These ideas would be nice additions/improvements to take the good schools to
the next level. Unfortunately, systemic issues are challenging and would be
exacerbated for the troubled schools.

Also note that it is really hard to teach things like critical thinking. Also
note that while creativity is super important, forcing everyone to take art
classes hurts more than it helps - math, science, and engineering are all
deeply creative in their own way, but the whole 'forced to do it for school'
thing really kills all that. Rarely have I seen an art class that is more
fundamentally creative than a traditional lecture.

I would love to see more emphasis on real-world projects and exploring things
that are interesting to the student, ideally tying the personal interest
topics in with the mandatory topics.

My high school really focused on a 'depth over breadth' concept where students
would do in-depth research on a topic (using modern tools), then compile and
present the research in some creative way. That is a really powerful way to
learn, promotes research and critical thinking, and helps form a base of long-
lived knowledge.
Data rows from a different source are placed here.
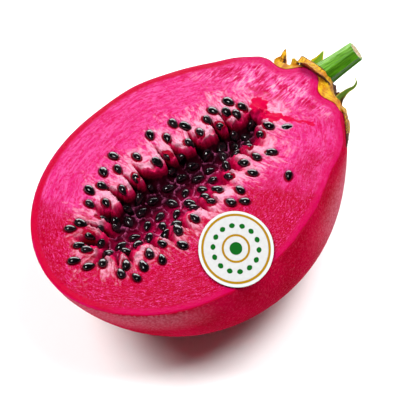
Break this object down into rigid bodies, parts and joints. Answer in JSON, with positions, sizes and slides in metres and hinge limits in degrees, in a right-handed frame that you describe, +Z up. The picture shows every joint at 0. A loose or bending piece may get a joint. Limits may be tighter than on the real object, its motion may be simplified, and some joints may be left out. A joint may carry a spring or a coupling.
{
  "type": "halved prickly pear fruit",
  "caption": "Half of a red-fleshed prickly pear cut lengthwise, lying on its skin, with a seed-filled hollow, a green stem, torn dry bracts and an oval paper sticker.",
  "frame": {"origin": "middle of the fruit's box, at the surface that it lies on", "axes": "+X along the fruit to the stem, +Z up, out of the cut face"},
  "size_m": [0.1052, 0.0698, 0.0423],
  "materials": {
    "flesh": "wet magenta fruit flesh, dull crimson skin and glossy black seeds",
    "calyx": "dry ochre plant tissue with brown edges",
    "green": "fresh green stem with a satin sheen",
    "paper": "smooth white paper with a gold ring"
  },
  "bodies": {
    "root": {"fruit_half": "flesh", "calyx": "calyx", "green_bract_curled": "green", "green_bract_upright": "green", "stem": "green", "label": "paper"}
  },
  "joints": []
}
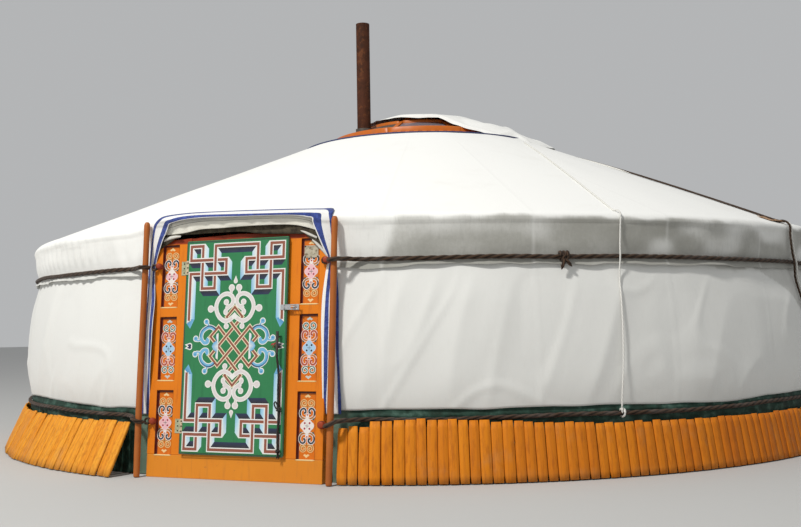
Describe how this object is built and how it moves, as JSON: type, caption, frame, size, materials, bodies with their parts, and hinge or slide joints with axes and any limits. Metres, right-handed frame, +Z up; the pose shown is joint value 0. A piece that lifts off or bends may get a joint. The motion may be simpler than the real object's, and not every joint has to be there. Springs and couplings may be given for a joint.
{
  "type": "yurt",
  "caption": "Round felt tent with a lattice wall, pole roof, glazed smoke crown, stovepipe and a hinged painted wooden door.",
  "frame": {"origin": "middle of the tent on the ground", "axes": "+Z up, -Y out through the door, +X to the right of someone who faces the door from outside"},
  "size_m": [7.3318, 7.3785, 3.7917],
  "materials": {
    "lattice": "bare reddish laths",
    "felt": "pressed wool felt",
    "canvas": "white cotton canvas, slightly creased",
    "roof_pole": "painted orange",
    "crown_wood": "painted orange, weathered",
    "pane": "clear panes",
    "pipe": "brown rusty sheet",
    "sheet_metal": "dull sheet metal",
    "tarp": "dark green tarpaulin",
    "plank": "orange stained boards",
    "door_orange": "orange gloss paint on wood",
    "panel": "painted ornament on orange",
    "plate": "bare plate",
    "door_green": "green gloss paint with painted knot ornament",
    "hinge": "worn greenish paint",
    "iron": "dark worn iron",
    "rope_dark": "dark twisted hair rope",
    "rope_white": "white cord",
    "zinc": "galvanised",
    "lining": "cream lining",
    "trim": "blue and white border",
    "door_pole": "smooth orange-brown pole",
    "peg": "red-brown painted pegs",
    "pad": "tan pad"
  },
  "bodies": {
    "ger": {"lattice_wall_1": "lattice", "lattice_wall_2": "lattice", "lattice_wall_3": "lattice", "lattice_wall_4": "lattice", "lattice_wall_5": "lattice", "lattice_wall_6": "lattice", "wall_felt_left": "felt", "wall_felt_right": "felt", "wall_canvas_left": "canvas", "wall_canvas_right": "canvas", "roof_poles_front": "roof_pole", "roof_poles_right": "roof_pole", "roof_poles_back": "roof_pole", "roof_poles_left": "roof_pole", "roof_felt_front": "felt", "roof_felt_back": "felt", "roof_canvas": "canvas", "eave_drape": "canvas", "crown_ring": "crown_wood", "crown_upper_ring": "crown_wood", "crown_spokes": "crown_wood", "crown_panes": "pane", "crown_posts": "roof_pole", "post_boards": "roof_pole", "smoke_flap": "canvas", "stovepipe": "pipe", "pipe_plate": "sheet_metal", "skirt_tarp": "tarp", "skirt_planks_left": "plank", "skirt_planks_right": "plank", "skirt_planks_back": "plank", "door_threshold": "door_orange", "door_frame_left": "door_orange", "door_frame_right": "door_orange", "door_lintel": "door_orange", "frame_panels": "panel", "number_plate": "plate", "hinge_plates_fixed": "hinge", "hasp_staple": "zinc", "door_hood": "lining", "doorway_trim": "trim", "door_pole_left": "door_pole", "door_pole_right": "door_pole", "rope_pegs": "peg", "belt_rope_upper": "rope_dark", "belt_rope_lower": "rope_dark", "roof_rope_dark": "rope_dark", "roof_rope_white": "rope_white", "eave_pad": "pad"},
    "door": {"door_leaf": "door_green", "hinge_plates_moving": "hinge", "door_handle": "iron", "pull_rope": "rope_dark", "hasp_plate": "zinc"},
    "hasp_arm": {"hasp_arm": "zinc"}
  },
  "joints": [
    {"name": "door_hinge", "type": "hinge", "parent": "ger", "child": "door", "pos_m": [-0.3845, -3.49857, 0.84807], "axis": [0, -0.0828, -0.9966], "range_deg": [0, 110]},
    {"name": "hasp_hinge", "type": "hinge", "parent": "door", "child": "hasp_arm", "pos_m": [0.3625, -3.49996, 1.085], "axis": [0, -0.0828, -0.9966], "range_deg": [0, 150]}
  ]
}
One example: while learning about 'the gilded age', we went
to an art museum with artwork from the area, read one of a selection of
novels, wrote a research paper about art styles at the time, then painted a
scene from the book we chose in an art style we learned about. That knowledge
stuck a lot more than any of the test-memorization things I learned later;
another take on quality over quantity, with the twist that too much quantity
leads to absolutely nothing in the long run.

------
knowaveragejoe
> I’m a junior in high school and I love entrepreneurship and business. I’ve
> made 14+ apps on the iOS App Store and have explored design and marketing
> through an e-commerce t-shirt shop and music discovery newsletter.

Sounds particularly gifted, both internally and externally, to have this under
their belt by that age.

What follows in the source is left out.